-- BEGIN --

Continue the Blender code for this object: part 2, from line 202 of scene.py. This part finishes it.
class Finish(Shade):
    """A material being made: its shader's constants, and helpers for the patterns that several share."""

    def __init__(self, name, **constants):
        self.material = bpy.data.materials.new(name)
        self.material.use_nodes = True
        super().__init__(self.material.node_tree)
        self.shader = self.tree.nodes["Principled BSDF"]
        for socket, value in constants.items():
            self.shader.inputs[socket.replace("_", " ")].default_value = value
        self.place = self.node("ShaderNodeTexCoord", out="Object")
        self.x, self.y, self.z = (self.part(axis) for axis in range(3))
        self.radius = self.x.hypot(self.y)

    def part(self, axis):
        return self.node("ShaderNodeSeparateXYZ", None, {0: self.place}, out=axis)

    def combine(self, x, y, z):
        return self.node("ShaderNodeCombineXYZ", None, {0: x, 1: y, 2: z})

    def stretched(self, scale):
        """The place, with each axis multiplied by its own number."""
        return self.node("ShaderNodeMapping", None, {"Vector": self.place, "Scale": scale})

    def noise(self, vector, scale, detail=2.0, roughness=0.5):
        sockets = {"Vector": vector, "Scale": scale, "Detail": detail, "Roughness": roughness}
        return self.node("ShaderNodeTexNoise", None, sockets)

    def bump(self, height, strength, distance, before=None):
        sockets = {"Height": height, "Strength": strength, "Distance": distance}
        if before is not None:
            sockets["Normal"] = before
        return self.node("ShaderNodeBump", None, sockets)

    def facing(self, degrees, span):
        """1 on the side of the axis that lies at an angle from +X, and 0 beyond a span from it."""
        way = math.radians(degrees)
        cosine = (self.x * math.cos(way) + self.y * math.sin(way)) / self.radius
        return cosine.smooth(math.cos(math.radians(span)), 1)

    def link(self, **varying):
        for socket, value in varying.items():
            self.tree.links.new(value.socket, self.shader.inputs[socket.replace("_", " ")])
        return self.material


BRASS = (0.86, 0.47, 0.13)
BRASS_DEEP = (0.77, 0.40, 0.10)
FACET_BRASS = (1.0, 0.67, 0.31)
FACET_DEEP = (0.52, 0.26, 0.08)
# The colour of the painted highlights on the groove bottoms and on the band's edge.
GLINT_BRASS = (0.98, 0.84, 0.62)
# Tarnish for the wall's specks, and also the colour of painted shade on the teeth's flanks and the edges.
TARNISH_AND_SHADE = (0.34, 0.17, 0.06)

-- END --

▶ [EXERCISE DIRECTIONS] Repeat the data precisely, line by line.

▶ [FULL ANSWER]
Continue the Blender code for this object: part 2, from line 202 of scene.py. This part finishes it.
class Finish(Shade):
    """A material being made: its shader's constants, and helpers for the patterns that several share."""

    def __init__(self, name, **constants):
        self.material = bpy.data.materials.new(name)
        self.material.use_nodes = True
        super().__init__(self.material.node_tree)
        self.shader = self.tree.nodes["Principled BSDF"]
        for socket, value in constants.items():
            self.shader.inputs[socket.replace("_", " ")].default_value = value
        self.place = self.node("ShaderNodeTexCoord", out="Object")
        self.x, self.y, self.z = (self.part(axis) for axis in range(3))
        self.radius = self.x.hypot(self.y)

    def part(self, axis):
        return self.node("ShaderNodeSeparateXYZ", None, {0: self.place}, out=axis)

    def combine(self, x, y, z):
        return self.node("ShaderNodeCombineXYZ", None, {0: x, 1: y, 2: z})

    def stretched(self, scale):
        """The place, with each axis multiplied by its own number."""
        return self.node("ShaderNodeMapping", None, {"Vector": self.place, "Scale": scale})

    def noise(self, vector, scale, detail=2.0, roughness=0.5):
        sockets = {"Vector": vector, "Scale": scale, "Detail": detail, "Roughness": roughness}
        return self.node("ShaderNodeTexNoise", None, sockets)

    def bump(self, height, strength, distance, before=None):
        sockets = {"Height": height, "Strength": strength, "Distance": distance}
        if before is not None:
            sockets["Normal"] = before
        return self.node("ShaderNodeBump", None, sockets)

    def facing(self, degrees, span):
        """1 on the side of the axis that lies at an angle from +X, and 0 beyond a span from it."""
        way = math.radians(degrees)
        cosine = (self.x * math.cos(way) + self.y * math.sin(way)) / self.radius
        return cosine.smooth(math.cos(math.radians(span)), 1)

    def link(self, **varying):
        for socket, value in varying.items():
            self.tree.links.new(value.socket, self.shader.inputs[socket.replace("_", " ")])
        return self.material


BRASS = (0.86, 0.47, 0.13)
BRASS_DEEP = (0.77, 0.40, 0.10)
FACET_BRASS = (1.0, 0.67, 0.31)
FACET_DEEP = (0.52, 0.26, 0.08)
# The colour of the painted highlights on the groove bottoms and on the band's edge.
GLINT_BRASS = (0.98, 0.84, 0.62)
# Tarnish for the wall's specks, and also the colour of painted shade on the teeth's flanks and the edges.
TARNISH_AND_SHADE = (0.34, 0.17, 0.06)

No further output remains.